3.What are the essential materials for fly tying? High on the list would be black, white, olive and brown threads, closely followed by dubbing in similar colours. Basics such as pheasant tail, peacock herl and hare’s mask tie a huge range of traditional flies, while the stillwater angler can tie a great many lures from simple marabou and fritz style body materials.
For a really easy starter option, Turrall’s beginner fly tying kits have all the essentials at good value.
4.When you starting out tying flies, or making new or unfamiliar patterns, try slightly bigger hooks at first. These leave more margin for error. Then, once you’ve had the practice, you can try smaller hooks.
5.Try simple flies at first, made using only 2-3 materials other than thread. The F-Fly, Black & Peacock and the good old Hare’s Ear are among the easiest flies to tie for beginners.
6. Look around for decent resources online and in the shops. There are many online fly tying tutorials out there on YouTube and other sources, but one of the best is Davie McPhail, who produces stacks of handy videos for free.

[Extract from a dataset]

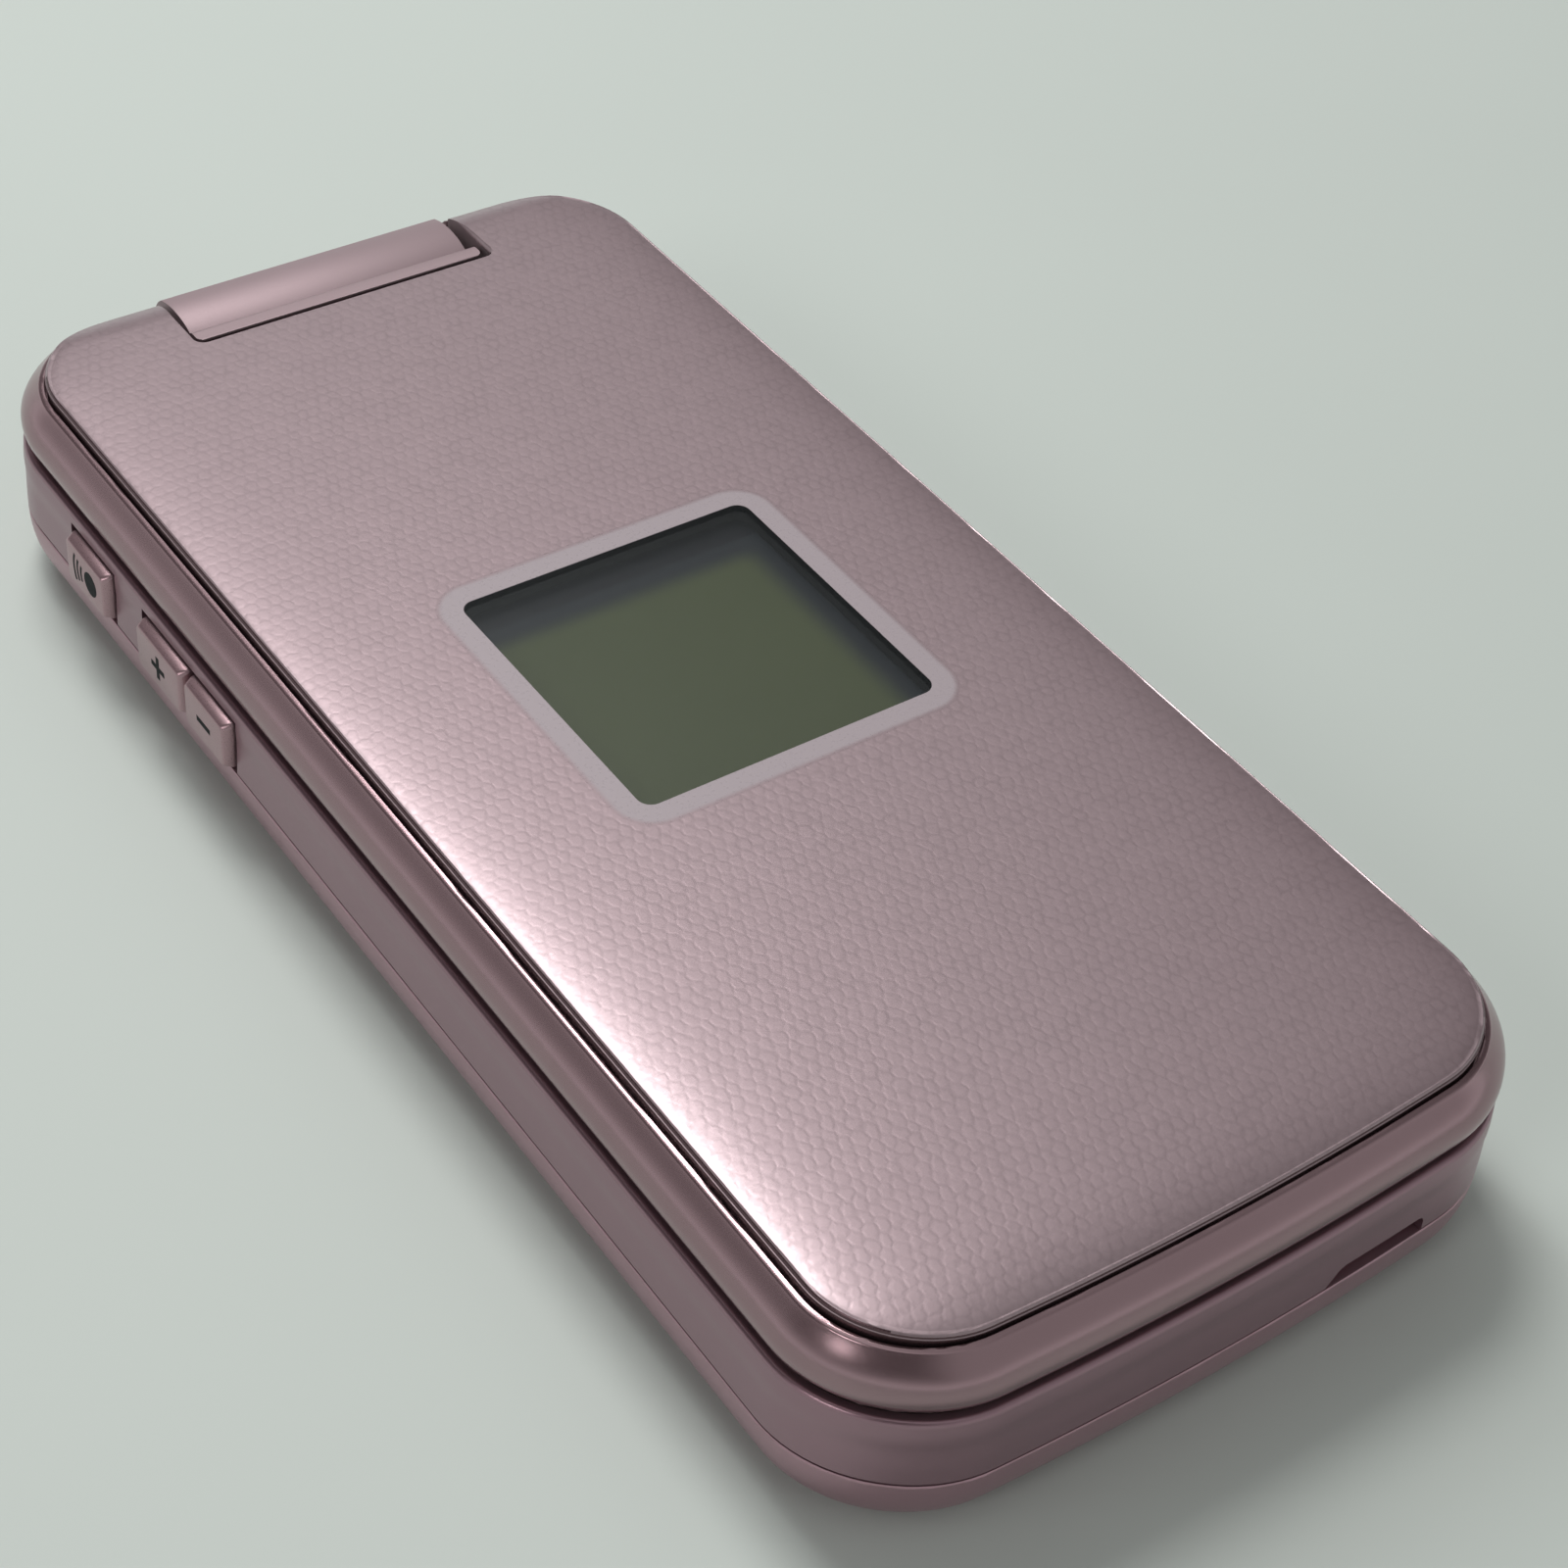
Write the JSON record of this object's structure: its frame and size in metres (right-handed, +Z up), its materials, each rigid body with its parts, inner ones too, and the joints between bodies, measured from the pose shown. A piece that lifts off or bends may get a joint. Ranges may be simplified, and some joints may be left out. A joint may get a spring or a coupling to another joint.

That said, there are also some excellent books, such as the long-standing favourite, the Beginners Guide to Fly Fishing (Mann & Griffiths) which is very clear and easy to follow.
7.Do get involved on forums and with fly fishing and fly tying clubs to add to your knowledge. The Fly Dressers’ Guild have groups all over the country and are a great source of information and events.
8.It is often best to tie flies in batches of the same type. Notice how you get better and quicker with each successive fly! A little block of foam is ideal to keep a little selection together when the varnish is drying.
9.And on the theme of fly tying “by numbers”, one of the golden rules is to make three of each pattern: One to fish with, one as a spare and one to give away to a friend, should that particular fly be the one the fish really want! This might come up at the bar later too, because one good turn deserves another.
10. Perhaps the most important tip we can give you is simply to give it a try and go for it! You don’t need to be an expert to make flies that tempt fish, and little beats the thrill of catching on something you made yourself.
For further fly making tips, do also look out for our tying challenge in Total Flyfisher Magazine, where you can win prizes for sharing your ideas each month.
Winter nights at the tying bench
So, it might be dark and cold outside, but I know of no finer way to spend an evening than to settle at the tying bench, with glass of red wine and an extra log on the fire, and let the mind drift away. It makes you completely forget the wind howling outside, or the patter of rain on the roof.
Sometimes I’ll tie up a load of ‘essentials’ such as the buzzers I know I’ll need in big numbers come June next year. On other occasions I’ll try variations on proven themes, like the new sand eel patterns that I’m currently working on. And then at other times I’ll just sit there with the tying equivalent of a blank sheet of paper and just let my imagination run wild. Sometimes the flies from sessions like this are rejected out of hand, but at others you can be surprised at the results. It’s how new patterns are born. And it’s fun!
Turrall have one the most comprehensive ranges of fly tying materials and equipment in the world. As your skills progress you can upgrade to a better vice and tools and try more advanced procedures; but at the end of the day it matters not how good you get. Tying a fly that catches a fish is an achievement and one that gives you more pleasure than you ever thought possible.
At no time in the history of fly tying has there been such an amazing selection of fly tying materials available to us. Just look at the Turrall website to see how vast the range has become! From natural furs and fibres through to incredible synthetics and the fantastic UV tying materials – there are things in the range that would have been unthinkable a generation ago.
So if the advent of winter is getting you down, try a little fly tying. I promise you that as a therapy for out of season anglers there’s nothing better!”